Deutsch’s account of the trip is supported by the actions of Bahrain’s top leadership.
King Hamad asked Amir Shani, vice president of the Federation of Israeli Chambers of Commerce, what he could do to enhance bilateral trade. Shani said that there needed to be daily direct flights between the countries.
Hours later, at the Economic Development Board event, Bahrain announced that within weeks there would be five weekly direct flights, and that number would reach seven in the coming months.
Signs of hope?
While Israel works to allay Bahraini concerns, and while the Saudis observe from the sidelines, there were signs of a possible breakthrough on another, more unlikely front.
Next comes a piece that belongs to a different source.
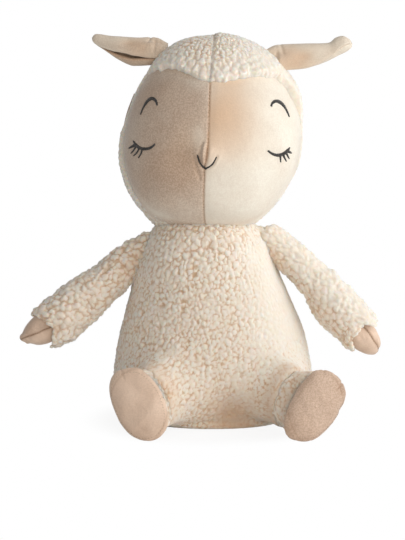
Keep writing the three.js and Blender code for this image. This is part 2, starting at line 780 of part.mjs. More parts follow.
function addLeg(toy, name) {
  const hip = hipPivot(name);
  const leg = limbGroup(hip, soleDirection(name), vector(0, 0, 1));
  toy.add(leg);
  leg.updateWorldMatrix(true, false);
  const footHeight = Math.hypot(
    footHalfHeight * Math.cos(radians(footTiltDeg)),
    footHalfWidth * Math.sin(radians(footTiltDeg)),
  );
  const foot = leg.worldToLocal(vector(sides[name] * footCentre[name], -footReach, footHeight - floorCut));
  const rows = legRows(name, foot);
  const floor = seenFrom(block(
    vector(-reachAll, -reachAll, 0),
    vector(reachAll, reachAll, reachAll),
  ), toy, leg);
  const whole = solid(form(rows, 0, limbSides)).intersect(floor);
  const legRoom = solid(form(rows, -pileThickness, limbSides));
  const footRoom = solid(form(rows, -suedeThickness, limbSides));
  const legHole = solid(bar(legHoleRadius, -footReach, 0, limbSides));
  const bandEnd = foot.z - soleDepth;
  const bandStart = bandEnd - footBandDepth;
  const skin = whole.subtract(legRoom).subtract(legHole);
  const shoe = whole.subtract(footRoom);
  piece(`leg_${name}`, skin.intersect(beyond('z', bandStart, -1)), looks.fleece, leg);
  const band = shoe.intersect(beyond('z', bandStart + seamGap)).intersect(beyond('z', bandEnd, -1));
  piece(`foot_band_${name}`, band, looks.suede, leg);
  piece(`sole_${name}`, shoe.intersect(beyond('z', bandEnd + seamGap)), looks.suede, leg);

  const wadRoom = solid(ball((hipWadRadius + fitGap) / flatShare(limbSides), limbSides));
  const way = solid(bar(hipWadRadius / 2, -footReach, 0, wadSides));
  const inner = solid(form(rows, -pileThickness - fitGap, limbSides));
  piece(`leg_stuffing_${name}`, cutAll(inner, [wadRoom, way]), looks.stuffing, leg);
  piece(`hip_wad_${name}`, solid(ball(hipWadRadius, wadSides)), looks.stuffing, leg);
}

// Tail

function addTail(toy) {
  const tail = limbGroup(tailPivot(), tailDirection(), vector(0, 0, 1));
  toy.add(tail);
  const rows = [
    ...ballRows(tailRootRadius),
    ...tailShares.map(([at, reach]) => ring(at * tailLength, reach * tailRadius, reach * tailRadius)),
    ring(tailLength, 0, 0),
  ];
  piece('tail', solid(form(rows, 0, wadSides)), looks.fleece, tail);
}

const sheep = new THREE.Group();
addBody(sheep);
addHead(sheep);
for (const name of Object.keys(sides)) {
  addArm(sheep, name);
  addLeg(sheep, name);
}
addTail(sheep);

export default sheep;
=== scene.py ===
# Looks of the seated plush sheep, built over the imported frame.
# Shapes are worked out in millimetres and written to Blender in metres.

import math

import bpy
import numpy as np
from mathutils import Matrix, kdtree


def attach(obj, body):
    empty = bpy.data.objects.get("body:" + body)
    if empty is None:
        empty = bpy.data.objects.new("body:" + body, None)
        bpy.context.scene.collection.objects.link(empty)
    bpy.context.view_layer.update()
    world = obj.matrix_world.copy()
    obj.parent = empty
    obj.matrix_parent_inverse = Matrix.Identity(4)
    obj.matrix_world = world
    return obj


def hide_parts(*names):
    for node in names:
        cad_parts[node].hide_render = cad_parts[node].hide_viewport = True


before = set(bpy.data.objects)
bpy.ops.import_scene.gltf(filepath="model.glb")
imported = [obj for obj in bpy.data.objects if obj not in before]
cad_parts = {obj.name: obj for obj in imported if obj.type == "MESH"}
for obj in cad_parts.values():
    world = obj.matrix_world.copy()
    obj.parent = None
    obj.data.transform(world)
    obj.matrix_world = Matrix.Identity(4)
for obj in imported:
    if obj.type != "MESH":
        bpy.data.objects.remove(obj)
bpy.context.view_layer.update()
scene = bpy.context.scene
MM = 0.001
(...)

The UAE’s bin Zayed postponed his meeting with Herzog to make his first visit to Qatar since January 2021, when a Saudi-led boycott of the gas-rich peninsula that started in June 2017 finally came to an end.
The visit, on the invitation of Qatar’s emir, Sheikh Tamim bin Hamad Al-Thani, built on “the existing brotherly relations between the two nations and their people,” the UAE’s official WAM news agency said.
From Doha, bin Zayed headed directly home to meet with Herzog.
Qatar is generally vocal in its harsh criticism of Israel, but has been willing to maintain a variety of contacts with the Jewish state.
Shortly before the World Cup kicked off in Doha, Israel and Qatar came to an agreement that has allowed for direct charter flights from Tel Aviv, as well as an Israeli diplomatic presence in the country during the tournament.
Jerusalem also engages with Doha to grant permissions for the distribution of Qatari aid in the Gaza Strip, but details on such contacts are rarely publicly confirmed.
Qatar hosted an Israeli trade office from 1995 to 2000, but has been seen as unlikely to join other Gulf states in establishing full ties with Israel due to its own relationship with Iran. But given the recent agreement between the two countries, observers could not help but to take note of MBZ flying to Doha hours before hosting Herzog.
“He could get on his plane on any other day,” mused Zaga. “Why specifically on the day he’s meeting Herzog? There are no coincidences like that in the Gulf.”